It was a nice bird after getting some good views of it, if not a little underwhelming at first. I've seen better site chiffs, but eventually managed to see this one well enough to bag a full range of features. Quite educational, and well worth the journey.

And're not getting to see the picture.

Upper Forth, land of contrasts...


Kinneil and Blackness castle...two of upper Forths premier birding spots. I know which one I'd rather do my birding at...

Most days in Upper Forth must be pretty unremarkable, I guess, despite the best efforts of a small band of county listers. Shetland, it is not. It does have its good days though...

March 1st was one of them. I had a pre-work trip out to Kinneil with one of the counties top listers, and despite the horrific smell (that we were both silently blaming each other for in the car...) it was a very pleasant. There were oodles of birds there, with loads of shelduck, blackwits, teal and redshank, along with smaller numbers of scaup, greenshank, and great-crested grebes. The main prize though was eventually catching up with the drake green-winged teal, which has been around for a wee while.

With nothing more than a days work planned after Kinneil I reckoned my birding opportunities were over. Imagine my surprise then, while gazing out of the window as someone spoke to me about statistics, when an immature Iceland gull flew past the office window! Panic ensued and it took me an age to locate my nockies, which were on the desk in front of me! Luckily I got them in time and got myself and one of the other UF listers onto it before it vanished behind the rooftops.

The next morning was spent at Blackness castle, and with a flat calm river Forth, the sun shining, and mist and fog rolling over the fields and the water, it was a far cry from Kinneil the day before. Not quite the same quality bird wise, either, but watching a pair of great crested grebes through the mist was quite the thing....

A patch icer at last


I thought it was going to be a matter of time, but I didn't think it would take until the arse end of mid february...

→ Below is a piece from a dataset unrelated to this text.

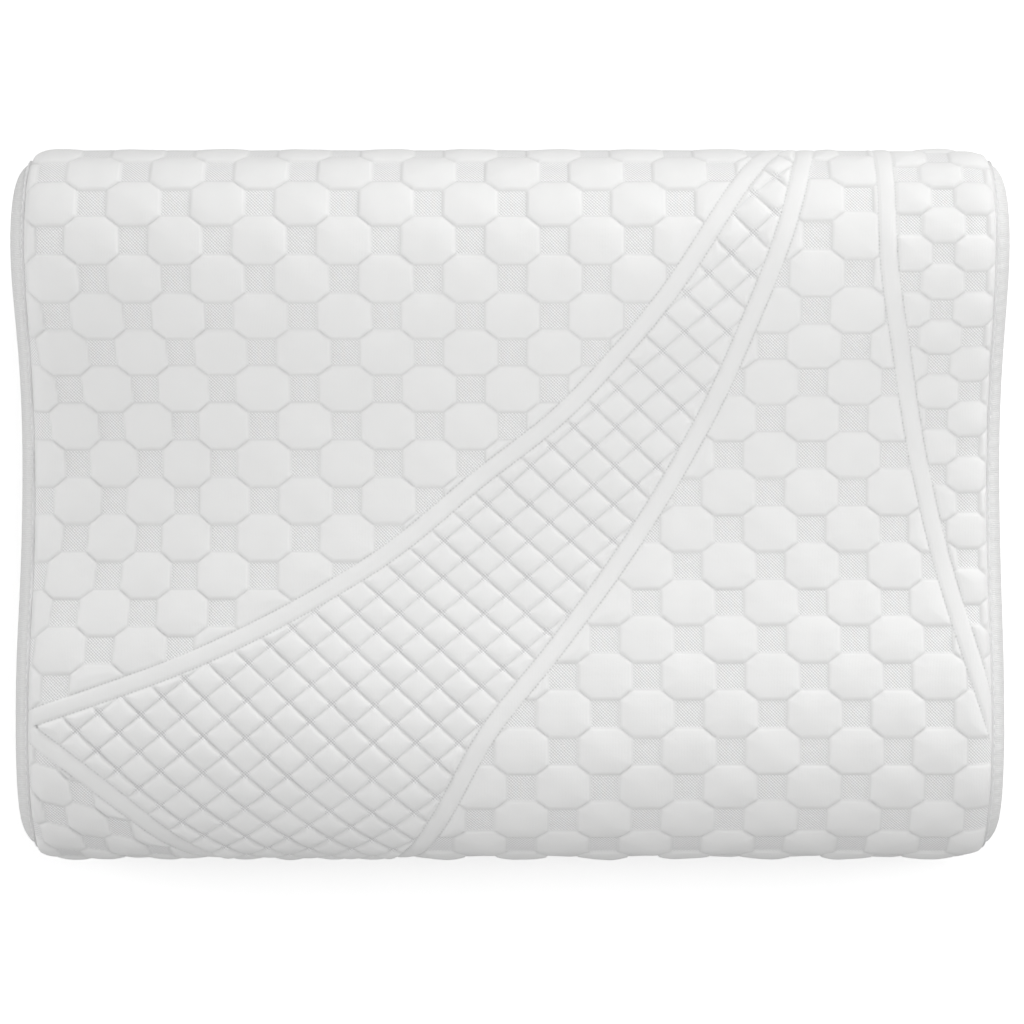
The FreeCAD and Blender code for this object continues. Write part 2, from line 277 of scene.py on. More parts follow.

Not much else going on on patch over the weekend. Birdsong continues to build up slowly, with greenfinches wheezing away for the first time this year. A few additions to the patch year list as well as the aforementioned Iceland gull, in the form of a cracking salmon Goosander and several singing skylarks.

 The brent goose that has been causing such controversy has been hanging around as well. I originally had this juv as a pale-bellied, but then began to waver a bit. A bit of research into these things showed that the presence of white immediately behing the legs would make it a hrota, and inspection of the first pics suggested that the bird was dark here, indicating bernicula. Other photos have come to light now though, which show that it's almost certainly a hrota. Not that it matters one jot of course, but it's always good to learn a new feature and to closely look at something I never really get to spend any quality time with.

my Upper Forth year list


Competitive patch listing eh? everyone seems to be doing it these days. I'm doing it here, and I'm also doing it here. Somehow, I've also found myself embroiled in one of the most fiercely contested listing challenges, the Upper Forth yearlisting competition. I spend a fair bit of time in the upper forth recording area, but an awful lot of that time I'm office bound, certainly at this time of year when the days are so short.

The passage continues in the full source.